“I’m just glad I’m staying here,” the Russian winger said after the Canucks beat the Anaheim Ducks 4-0 the day the National Hockey League trade deadline passed. “Really happy. I like this organization and I know coaches believe in me a lot. And I like the guys here. I just feel I’m home here.”
Goldobin’s feelings were as important as his goal, coming a few hours after the Canucks traded teammate Erik Gudbranson and minor-league prospect Jonathan Dahlen, who wanted out from the organization.
A healthy scratch eight times since New Year’s Day, Goldobin has looked on his way out of the organization but hasn’t wavered in his desire to stay. His skill level and potential as an NHL scorer were too good for the Canucks to give up on the 23-year-old, and so there was Goldobin in the first period, sniping a shot post-and-in from Elias Pettersson’s cross-ice pass to open scoring against the Ducks.
“You always have barriers in your life,” Goldobin said. “But who’s strongest? Who’s going to continue to work hard and succeed in life?”
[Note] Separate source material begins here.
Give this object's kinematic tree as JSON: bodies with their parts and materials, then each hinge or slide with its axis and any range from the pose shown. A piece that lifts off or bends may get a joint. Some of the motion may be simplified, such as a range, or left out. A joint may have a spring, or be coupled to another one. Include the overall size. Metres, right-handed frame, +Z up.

It was a redemptive performance for Goldobin and a cathartic night for the Canucks, who had been buckling under the weight of several big-game losses and injuries even before the uncertainty and angst of deadline day piled on.
They arrived for Monday night’s game to the finality of Gudbranson’s departure. The third-year Canuck, who became a defensive liability and admitted after his trade to Pittsburgh that he didn’t play as well he wanted during his 2 ½ seasons in Vancouver, skated with teammates in the morning. By game time, even his name had been scrubbed from the locker room.
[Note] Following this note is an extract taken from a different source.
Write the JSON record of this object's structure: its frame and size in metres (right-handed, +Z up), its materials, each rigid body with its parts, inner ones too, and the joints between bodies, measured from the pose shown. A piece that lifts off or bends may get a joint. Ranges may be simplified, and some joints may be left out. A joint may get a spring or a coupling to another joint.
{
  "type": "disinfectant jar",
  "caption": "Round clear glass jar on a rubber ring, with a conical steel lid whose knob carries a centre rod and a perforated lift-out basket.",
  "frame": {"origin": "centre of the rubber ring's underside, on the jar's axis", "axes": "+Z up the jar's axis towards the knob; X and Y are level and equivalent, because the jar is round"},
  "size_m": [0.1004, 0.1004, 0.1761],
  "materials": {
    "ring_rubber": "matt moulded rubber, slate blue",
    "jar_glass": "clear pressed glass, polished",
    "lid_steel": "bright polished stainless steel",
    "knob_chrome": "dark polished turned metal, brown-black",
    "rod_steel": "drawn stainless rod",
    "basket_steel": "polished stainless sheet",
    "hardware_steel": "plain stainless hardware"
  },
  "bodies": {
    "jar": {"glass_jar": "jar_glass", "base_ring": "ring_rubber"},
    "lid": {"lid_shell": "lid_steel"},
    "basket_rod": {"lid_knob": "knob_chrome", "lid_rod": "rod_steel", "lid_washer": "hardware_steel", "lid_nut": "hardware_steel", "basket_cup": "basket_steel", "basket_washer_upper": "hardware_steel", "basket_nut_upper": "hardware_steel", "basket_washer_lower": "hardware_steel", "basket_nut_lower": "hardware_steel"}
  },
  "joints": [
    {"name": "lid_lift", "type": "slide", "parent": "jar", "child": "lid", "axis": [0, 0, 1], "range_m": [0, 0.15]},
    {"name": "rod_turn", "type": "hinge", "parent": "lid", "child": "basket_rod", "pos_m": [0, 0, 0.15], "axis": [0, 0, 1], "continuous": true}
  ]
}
The trade allowed 29-year-old defenceman Luke Schenn, taken back from the Ducks in last month’s trade of Michael Del Zotto and then recalled from the American Hockey League on Feb. 15, to play his first NHL game since Nov. 9.
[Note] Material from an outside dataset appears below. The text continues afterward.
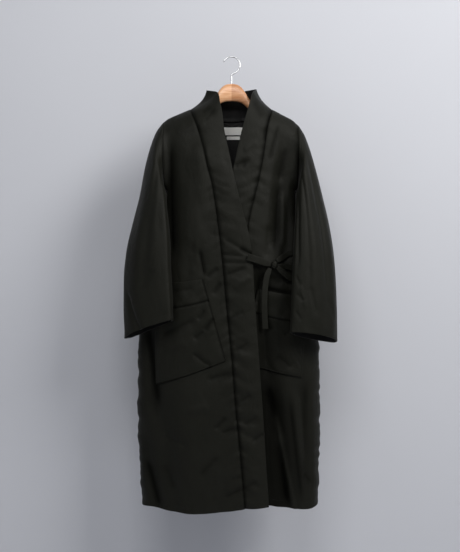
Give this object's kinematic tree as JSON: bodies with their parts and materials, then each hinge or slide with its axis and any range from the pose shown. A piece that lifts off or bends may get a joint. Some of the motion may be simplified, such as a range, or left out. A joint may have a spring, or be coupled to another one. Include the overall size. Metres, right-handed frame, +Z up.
{
  "type": "wrap coat on a hanger",
  "caption": "Long padded wrap coat with a crossover band collar, tie belt and patch pockets, hung on a flat-winged wooden hanger with a wire hook.",
  "frame": {"origin": "inner top of the hanger's hook, where it bears on a rail", "axes": "+Z up along the hang of the coat, -Y out of its front, +X to the right of someone who looks at the front"},
  "size_m": [0.648, 0.2306, 1.38],
  "materials": {
    "cloth": "matte near-black woven cloth, lightly padded",
    "label": "blank satin label tape",
    "wood": "clear satin lacquer on beech",
    "hook": "polished wire"
  },
  "bodies": {
    "root": {"front_over": "cloth", "front_under": "cloth", "back": "cloth", "band_over": "cloth", "band_under": "cloth", "sleeve_left": "cloth", "sleeve_right": "cloth", "pocket_left": "cloth", "pocket_right": "cloth", "tie_front": "cloth", "tie_side": "cloth", "tie_loop": "cloth", "tie_end": "cloth", "tie_knot": "cloth", "neck_loop": "cloth", "label_neck": "label", "label_size": "label", "hanger_wood": "wood", "hanger_hook": "hook"}
  },
  "joints": []
}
Schenn impressively began what could be his last chance in the NHL by logging 15:07 of ice time, registering three shots and four hits and finishing with a shots-for percentage of 58.8, third-best among Canucks.
“It’s been a while,” he smiled. “At times it felt like I wasn’t sure it was going to happen. This was my first time getting sent to the minors in my career. It took a lot of encouragement from a lot of people around me to keep battling and hope for this opportunity. I’m very thankful to all the coaches in the minors and my teammates that helped me to kind of get back here. It definitely feels good to be able to contribute tonight.”
He had the luxury of playing with the lead.
With the weight of the trade deadline — and possibly the playoff race — off their backs, the Canucks looked relaxed and confident. Even their power play worked.
Canuck Bo Horvat, who scored twice, said the passing of the trade deadline brought clarity.
“Nobody is wondering or guessing (about our team) anymore,” Horvat said. “The team is set; this is the team we’re having for the rest of the year. Now we have to run with it and try to get as many wins as we can.
“It’s not easy. You battle with (Gudbranson). I think he was here three years and all of a sudden he’s gone within minutes, so it’s not easy to come to the rink and see someone gone like that. But we wish him all the best in Pittsburgh.”
Former Penguin winger Tanner Pearson will join the Canucks on their three-game road trip that starts Wednesday against the Colorado Avalanche. The Canucks are four points behind the Avalanche, which is tied for the Western Conference’s final playoff spot.
Alex Biega, another right-side defenceman who gets more opportunity with Gudbranson gone, scored the other Canuck goal on Monday.
Shut out 1-0 in Anaheim 12 nights earlier on Duck rookie Kevin Boyle’s 35-save shutout, the Canucks built a 3-0 advantage through 23 minutes and, against one of the few teams below them in the standings, were able to manage their lead and the clock the rest of the way.
The Canucks didn’t take penalties, didn’t turn over the puck (much), and yielded the Ducks only 15 shots after Horvat chipped in his own rebound from a Brock Boeser feed for a rare power-play goal that made it 3-0 at 2:22 of the second period.
Canuck goalie Jacob Markstrom finished with 29 saves for his first shutout this season. He was backed up by Thatcher Demko, the goaltending prospect who returned from the injured list after suffering a sprained knee during the pre-game warmup in Philadelphia on Feb. 4.
“You come to the rink every day excited to play,” Canuck defenceman Troy Stecher said of the day’s emotions. “You’ve got to love what you do. I don’t think there’s a motivation issue with our team. Once you’re up by three going into the third period, I don’t know if you loosen up but there’s definitely more humour on the bench. A couple of more smiles.”